Dans une interview au New York Times, Andrew Jarecki se dit quant à lui «soulagé» de cette arrestation, dont il assure ne pas avoir été informé. Le réalisateur confirme par ailleurs que la lettre à Susan Berman ainsi que les vingt-cinq heures d'interview avec l'accusé ont été transmises à la police «il y a plusieurs mois».
Ces éléments à charge, à commencer par la «confession» marmonnée aux toilettes, seront-ils admissibles devant un tribunal ? Probablement, estiment les experts. «Vous ne pouvez pas invoquer le respect de la vie privée quand vous portez un micro», résume l'avocat Jeffrey Toobin. Reste à savoir quel crédit accorder à un tel monologue. «Quand vous parlez à une autre personne, vous communiquez quelque chose. Mais quand vous vous parlez à vous-même, cela peut être de la spéculation. Ce n'est clairement pas un récit des faits», tempère Noah Feldman, professeur de droit à Harvard.
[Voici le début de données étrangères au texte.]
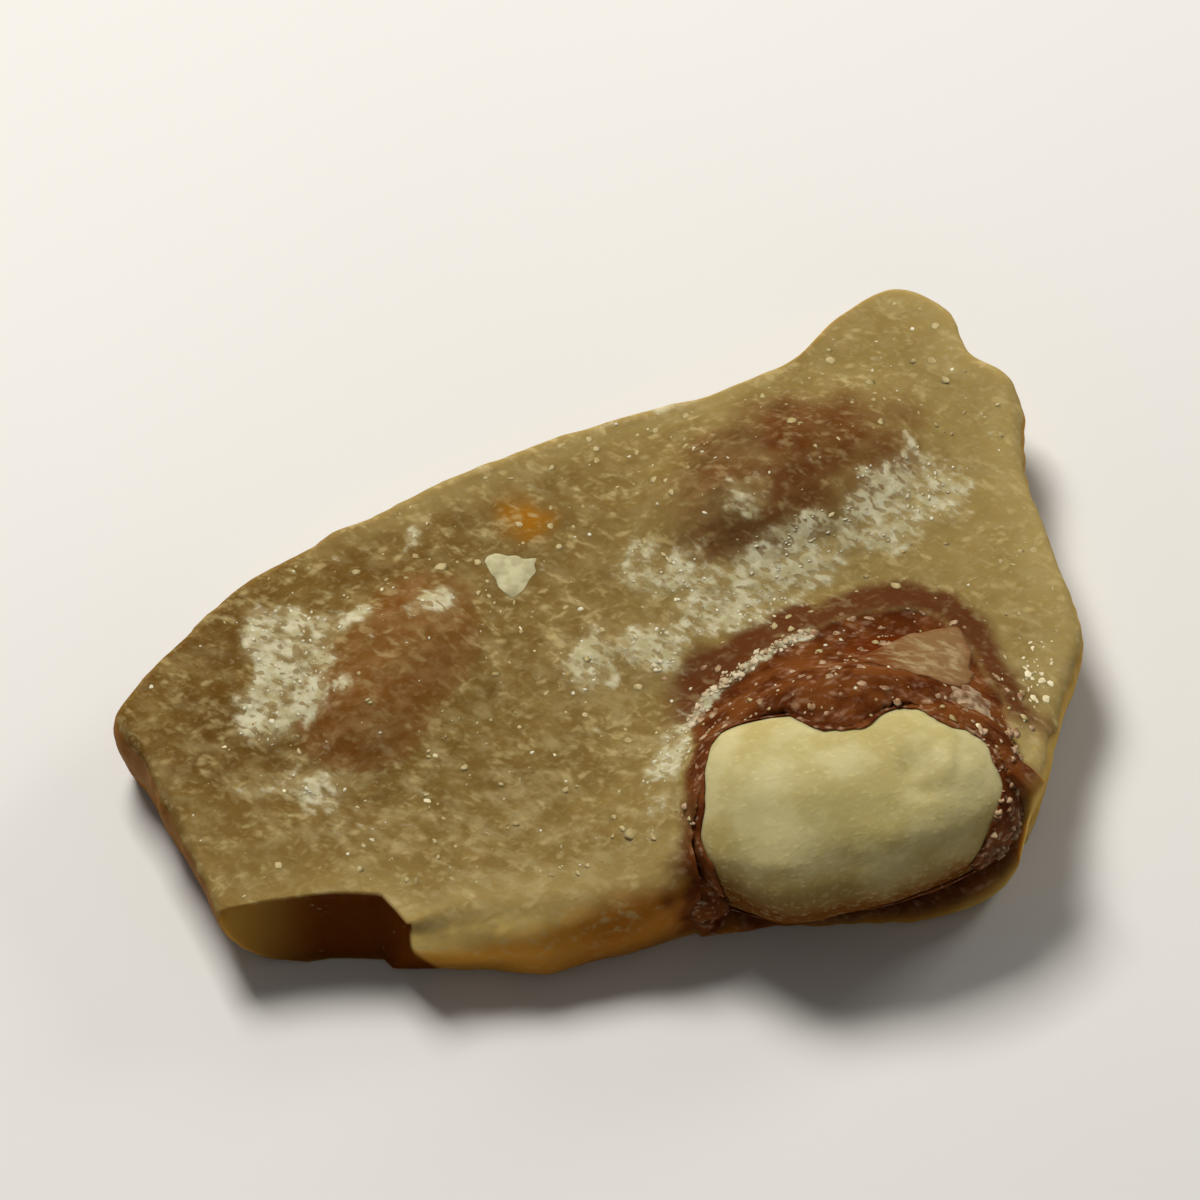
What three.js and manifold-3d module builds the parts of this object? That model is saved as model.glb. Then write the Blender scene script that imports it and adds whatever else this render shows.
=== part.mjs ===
// Peanut brittle piece: one broken slab of sugar candy with peanuts set in it.
// A large bare kernel sits in its torn red skin at the front right corner. Two smaller kernels,
// with their skins on, lie in the slab at the left and at the back, under low mounds of candy.
//
// Frame: millimetres, +Z up. The slab lies flat on z = 0 with its dusted side up, X runs along
// its length and +Y points to its back edge. The origin is below the middle of its outline.

import * as THREE from 'three';
import { mergeVertices } from 'three/addons/utils/BufferGeometryUtils.js';
import Module from 'manifold-3d';

const wasm = await Module();
wasm.setup();

// ---- Driving dimensions, in mm and degrees ----

const slabThickness = 5.2;
const edgeDrop = 1.7;          // height of the rounded upper edge
const edgeRound = 1.5;         // how far the upper edge is rounded in
const waveHeight = 0.16;       // gentle waves of the upper face
const waveLength = 17;
const edgeChips = 0.16;        // small scallops round the broken edge

const fitGap = 0.3;            // clearance between touching pieces
const skinThickness = 0.3;

// The slab's outline at its widest level, counterclockwise from the right-hand corner.
// The third number is how far the underside is set in below that point.
const slabOutline = [
  [23.8, -2.1, 0.5], [22.8, 3.3, 0.5], [21.4, 8.1, 0.5], [20.9, 13.3, 0.6],
  [18.9, 15.3, 0.6], [17.8, 18.0, 0.7], [15.2, 19.5, 0.7], [12.4, 17.9, 0.7],
  [10.0, 15.1, 0.6], [6.4, 13.2, 0.6], [-0.6, 10.8, 0.6], [-7.4, 7.7, 0.6],
  [-14.2, 3.6, 0.6], [-18.9, 0.0, 0.7], [-22.0, -3.8, 0.8], [-23.7, -6.9, 0.8],
  [-22.4, -9.3, 0.8], [-20.2, -13.7, 0.9], [-18.7, -17.3, 1.6], [-17.6, -18.9, 1.8],
  [-14.0, -19.4, 1.2], [-8.7, -19.5, 0.9], [-4.0, -19.5, 0.9], [0.4, -18.8, 0.9],
  [5.0, -17.3, 0.8], [9.0, -16.3, 0.8], [14.5, -16.1, 0.8], [19.2, -15.1, 0.8],
  [21.6, -11.9, 0.7], [22.5, -7.3, 0.5],
];
const outlineColumns = 88;
const topRows = 11;            // rings of the slab's grid: upper face, rounded edge, side, underside
const edgeRows = 4;
const sideRows = 3;
const undersideRows = 3;

// A chip is broken out of the front edge. These are the corners of its walls, seen from above.
const chipWall = [
  [-19.6, -18.8], [-15.6, -18.0], [-13.0, -17.7], [-10.4, -17.8], [-9.7, -18.6], [-8.5, -20.2],
];
const chipReach = 4;           // how far the chip's cutter runs out past the edge
const chipLean = 5;            // degrees that the broken face leans out at its foot

// Peanut kernels: half sizes, the middle's place, the turn of the long axis from X, and how
// much that axis climbs for each millimetre along it.
const frontKernel = {
  halfLength: 8.4, halfWidth: 5.8, halfHeight: 4.25, taper: 0.09, waist: 0.04, square: 0.74,
  x: 12.3, y: -12.8, z: 5.65, turn: 8, climb: 0.06,
};
const leftKernel = {
  halfLength: 6.6, halfWidth: 3.9, halfHeight: 2.8, taper: 0.10, waist: 0.03, square: 0.92,
  x: -9.8, y: -4.4, z: 3.5, turn: 60, climb: 0,
};
const backKernel = {
  halfLength: 7.6, halfWidth: 4.3, halfHeight: 3.1, taper: 0.12, waist: 0.03, square: 0.92,
  x: 9.0, y: 6.9, z: 3.7, turn: 20, climb: 0,
};
const kernelColumns = 26;
const kernelRows = 15;

// Low mounds of candy over the kernels: half sizes, place, turn and rise above the slab.
const mounds = [
  { halfLength: 10.6, halfWidth: 10.2, x: 13.0, y: -9.2, turn: 8, rise: 2.6 },
  { halfLength: 9.6, halfWidth: 7.0, x: -9.8, y: -4.4, turn: 60, rise: 0.85 },
  { halfLength: 11.0, halfWidth: 7.4, x: 9.0, y: 6.9, turn: 20, rise: 1.35 },
];
const collarRise = 1.2;        // the candy wells up this much against the front kernel
const collarWidth = 0.3;       // and falls away over this share of the kernel's half sizes

// The torn opening of the front kernel's skin. It faces up and to the front at this elevation.
// Its outline is measured from the kernel's middle, across and up, square to that direction.
const openingElevation = 55;
const openingDepth = 16;
const openingOutline = [
  [-7.4, -1.1], [-6.2, -5.9], [-3.0, -7.2], [4.0, -7.0], [6.2, -4.4], [7.3, 0.2], [7.0, 2.5],
  [5.7, 3.9], [3.1, 4.9], [0.9, 4.3], [-0.8, 4.0], [-3.1, 4.7], [-5.1, 4.6], [-7.0, 1.9],
];
const openingSteps = 40;

const colours = {
  candy: 0xa28a55,
  bareKernel: 0xc9bb85,
  skin: 0x6d3820,
};

// ---- Shared makers ----

const radians = THREE.MathUtils.degToRad;

/** A unit sphere's grid with every point moved to place(u, v), u round it and v from top to bottom. */
function reshapedSphere(columns, rows, place) {
  const grid = new THREE.SphereGeometry(1, columns, rows);
  const positions = grid.attributes.position;
  const uv = grid.attributes.uv;
  for (let i = 0; i < positions.count; i += 1) {
    const row = Math.round((1 - uv.getY(i)) * rows);
    const onPole = row === 0 || row === rows;
    const column = onPole ? 0 : Math.round(uv.getX(i) * columns) % columns;
    const point = place(column / columns, row / rows);
    positions.setXYZ(i, point.x, point.y, point.z);
  }
  return bare(grid);
}

/** The geometry with only its positions, and its shared corners merged. */
function bare(geometry) {
  geometry.deleteAttribute('normal');
  geometry.deleteAttribute('uv');
  return mergeVertices(geometry);
}

/** A closed geometry as a solid that can be joined and cut. */
function toSolid(geometry) {
  const vertProperties = Float32Array.from(geometry.attributes.position.array);
  const triVerts = Uint32Array.from(geometry.index.array);
  return new wasm.Manifold(new wasm.Mesh({ numProp: 3, vertProperties, triVerts }));
}

/** A solid back as a geometry. */
function toGeometry(solid) {
  const { vertProperties, triVerts, numProp } = solid.getMesh();
  const geometry = new THREE.BufferGeometry();
  const positions = new Float32Array(vertProperties.length / numProp * 3);
  for (let i = 0; i < positions.length / 3; i += 1) {
    positions.set(vertProperties.subarray(i * numProp, i * numProp + 3), i * 3);
  }
  geometry.setAttribute('position', new THREE.BufferAttribute(positions, 3));
  geometry.setIndex(new THREE.BufferAttribute(Uint32Array.from(triVerts), 1));
  return geometry;
}

/** How far a point is into an ellipse that lies flat: 0 in its middle and 1 on its rim. */
function ellipseReach(x, y, ellipse) {
  const turn = radians(ellipse.turn);
  const along = (x - ellipse.x) * Math.cos(turn) + (y - ellipse.y) * Math.sin(turn);
  const across = (y - ellipse.y) * Math.cos(turn) - (x - ellipse.x) * Math.sin(turn);
  return Math.hypot(along / ellipse.halfLength, across / ellipse.halfWidth);
}

// ---- The slab of candy ----

/** Height of the upper face: the slab, gentle waves, a mound over each kernel and the collar. */
function upperHeight(x, y) {
  const wave = Math.sin(2 * Math.PI * x / waveLength) * Math.cos(2 * Math.PI * y / waveLength);
  let height = slabThickness + waveHeight * wave;
  for (const mound of mounds) {
    const reach = Math.min(1, ellipseReach(x, y, mound));
    height += mound.rise * (1 + Math.cos(Math.PI * reach)) / 2;
  }
  const beyond = Math.max(0, ellipseReach(x, y, frontKernel) - 1);
  return height + collarRise * Math.exp(-((beyond / collarWidth) ** 2));
}

/** The outline's points and how far the underside is set in, evenly spaced. */
function outlineRing() {
  const corners = slabOutline.map(([x, y, inset]) => new THREE.Vector3(x, y, inset));
  const curve = new THREE.CatmullRomCurve3(corners, true, 'centripetal');
  return curve.getSpacedPoints(outlineColumns).map((corner, i) => {
    const angle = 2 * Math.PI * i / outlineColumns;
    const chips = edgeChips * (Math.sin(11 * angle) + Math.sin(23 * angle + 1)) / 2;
    const reach = Math.hypot(corner.x, corner.y);
    return { x: corner.x / reach, y: corner.y / reach, reach: reach + chips, inset: corner.z };
  });
}

/** The slab as one closed grid: upper face, rounded edge, side and flat underside. */
function slabSolid() {
  const ring = outlineRing();
  const rows = topRows + edgeRows + sideRows + undersideRows;
  const shoulder = slabThickness - edgeDrop;
  const geometry = reshapedSphere(outlineColumns, rows, (u, v) => {
    const edge = ring[Math.round(u * outlineColumns)];
    const row = Math.round(v * rows);
    const sideRow = row - topRows - edgeRows;
    if (row <= topRows) {
      const reach = (edge.reach - edgeRound) * row / topRows;
      const x = edge.x * reach;
      const y = edge.y * reach;
      return new THREE.Vector3(x, y, upperHeight(x, y));
    }
    if (sideRow <= 0) {
      const angle = Math.PI / 2 * (row - topRows) / edgeRows;
      const reach = edge.reach - edgeRound * (1 - Math.sin(angle));
      const rim = edge.reach - edgeRound;
      const top = upperHeight(edge.x * rim, edge.y * rim);
      const z = shoulder + (top - shoulder) * Math.cos(angle);
      return new THREE.Vector3(edge.x * reach, edge.y * reach, z);
    }
    const down = Math.min(1, sideRow / sideRows);
    const inward = Math.max(0, (sideRow - sideRows) / undersideRows);
    const reach = (edge.reach - edge.inset * down * down) * (1 - inward);
    return new THREE.Vector3(edge.x * reach, edge.y * reach, shoulder * (1 - down));
  });
  return toSolid(geometry);
}

/** The cutter for the chip: its walls seen from above, run out past the edge and leaning. */
function chipCutter() {
  const shape = new THREE.Shape();
  const [firstX, firstY] = chipWall[0];
  const [lastX, lastY] = chipWall[chipWall.length - 1];
  shape.moveTo(firstX, firstY);
  chipWall.slice(1).forEach(([x, y]) => shape.lineTo(x, y));
  shape.lineTo(lastX, lastY - chipReach);
  shape.lineTo(firstX, firstY - chipReach);
  const depth = 3 * slabThickness;
  const geometry = new THREE.ExtrudeGeometry(shape, { depth, bevelEnabled: false });
  geometry.translate(0, -firstY, -depth / 2);
  geometry.rotateX(-radians(chipLean));
  geometry.translate(0, firstY, slabThickness / 2);
  return toSolid(bare(geometry));
}

// ---- Peanut kernels ----

/** A kernel grown by a clearance: a blunt egg with a slight waist, laid flat and turned. */
function kernelSolid(kernel, grow) {
  const turn = radians(kernel.turn);
  const geometry = reshapedSphere(kernelColumns, kernelRows, (u, v) => {
    const along = Math.cos(Math.PI * v);
    const around = 2 * Math.PI * u;
    const blunt = Math.sign(along) * Math.abs(along) ** kernel.square;
    const belt = Math.sin(Math.PI * v) ** kernel.square;
    const girth = belt * (1 - kernel.taper * along) * (1 - kernel.waist * Math.exp(-((along / 0.4) ** 2)));
    const length = (kernel.halfLength + grow) * blunt;
    const width = (kernel.halfWidth + grow) * girth * Math.cos(around);
    const height = (kernel.halfHeight + grow) * girth * Math.sin(around);
    return new THREE.Vector3(
      kernel.x + length * Math.cos(turn) - width * Math.sin(turn),
      kernel.y + length * Math.sin(turn) + width * Math.cos(turn),
      kernel.z + height + kernel.climb * length,
    );
  });
  return toSolid(geometry);
}

/** The cutter for the torn opening of the front kernel's skin. */
function openingCutter() {
  const corners = openingOutline.map(([across, up]) => new THREE.Vector3(across, up, 0));
  const curve = new THREE.CatmullRomCurve3(corners, true, 'centripetal');
  const outline = curve.getSpacedPoints(openingSteps).slice(0, openingSteps);
  const shape = new THREE.Shape(outline.map(({ x, y }) => new THREE.Vector2(x, y)));
  const geometry = new THREE.ExtrudeGeometry(shape, { depth: openingDepth, bevelEnabled: false });
  geometry.rotateX(radians(90 - openingElevation));
  geometry.translate(frontKernel.x, frontKernel.y, frontKernel.z);
  return toSolid(bare(geometry));
}

/** The torn skin: a thin shell round the front kernel, open where the kernel is bare. */
function skinSolid() {
  const outside = kernelSolid(frontKernel, fitGap + skinThickness);
  const inside = kernelSolid(frontKernel, fitGap);
  return outside.subtract(inside).subtract(openingCutter());
}

/** The slab with its chip and with a pocket for each kernel. */
function candySolid() {
  return slabSolid()
    .subtract(chipCutter())
    .subtract(kernelSolid(frontKernel, 2 * fitGap + skinThickness))
    .subtract(kernelSolid(leftKernel, fitGap))
    .subtract(kernelSolid(backKernel, fitGap));
}

// ---- Materials and the finished piece ----

function dustedCandy() {
  return new THREE.MeshStandardMaterial({ color: colours.candy, roughness: 0.55, metalness: 0 });
}

function bareKernelFlesh() {
  return new THREE.MeshStandardMaterial({ color: colours.bareKernel, roughness: 0.6, metalness: 0 });
}

function paperySkin() {
  return new THREE.MeshStandardMaterial({ color: colours.skin, roughness: 0.5, metalness: 0 });
}

/** A named mesh of one solid. */
function piece(name, solid, material) {
  const mesh = new THREE.Mesh(toGeometry(solid), material);
  mesh.name = name;
  return mesh;
}

const brittle = new THREE.Group();
brittle.add(piece('candy', candySolid(), dustedCandy()));
brittle.add(piece('peanut_front', kernelSolid(frontKernel, 0), bareKernelFlesh()));
brittle.add(piece('skin_front', skinSolid(), paperySkin()));
brittle.add(piece('peanut_left', kernelSolid(leftKernel, 0), paperySkin()));
brittle.add(piece('peanut_back', kernelSolid(backKernel, 0), paperySkin()));

export default brittle;
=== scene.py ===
# %% [markdown]
# # A piece of peanut brittle
# Peanut brittle is sugar boiled to an amber glass, stirred with peanuts, poured thin on a cool
# slab and broken by hand once it is hard. This lesson models one broken piece: a slab about as
# long as a thumb, its upper face dulled by sugar and peanut dust, with one large bare kernel at
# the corner and two more kernels that show only as brown patches under a thin film of candy.
#
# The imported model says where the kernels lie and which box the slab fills. Everything here is
# worked out in millimetres with numpy and turned into metres when a mesh is made.

# %% Load the fixed frame
import math

import bpy
import numpy as np
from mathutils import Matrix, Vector


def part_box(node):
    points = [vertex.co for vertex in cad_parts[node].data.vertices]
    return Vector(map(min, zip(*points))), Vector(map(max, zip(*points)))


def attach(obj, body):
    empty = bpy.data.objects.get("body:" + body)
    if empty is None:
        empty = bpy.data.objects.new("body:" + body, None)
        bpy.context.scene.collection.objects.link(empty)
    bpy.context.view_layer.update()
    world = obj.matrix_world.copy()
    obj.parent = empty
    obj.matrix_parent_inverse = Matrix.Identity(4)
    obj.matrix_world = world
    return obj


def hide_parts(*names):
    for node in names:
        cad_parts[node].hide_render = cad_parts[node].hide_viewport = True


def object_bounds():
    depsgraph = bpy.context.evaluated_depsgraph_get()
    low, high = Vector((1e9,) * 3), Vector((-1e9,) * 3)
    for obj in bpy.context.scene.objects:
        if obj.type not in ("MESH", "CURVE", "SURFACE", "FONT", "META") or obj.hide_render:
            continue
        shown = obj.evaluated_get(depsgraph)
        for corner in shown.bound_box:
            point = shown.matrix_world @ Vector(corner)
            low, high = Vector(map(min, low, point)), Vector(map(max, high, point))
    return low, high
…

A 71 ans, Robert Durst se prépare donc à un nouveau procès. Pour sa défense, il pourra compter sur les avocats qui l'avaient fait acquitter au Texas, en 2003, brillants et cyniques. «Certaines personnes échappent à leur responsabilité grâce à une défense très efficace - comprenez très coûteuse -, soulignait l'un d'eux dans le documentaire. Est-ce que je trouve ça injuste ? Oui. Mais nous vivons dans un système capitaliste. Ceux qui ont beaucoup d'argent roulent en Cadillac, ceux qui n'en ont pas achètent une voiture d'occasion.» Avec une fortune estimée à 100 millions de dollars, Robert Durst réussira-t-il à nouveau à se payer une éclatante victoire judiciaire ? L'étau, cette fois, s'est incontestablement resserré.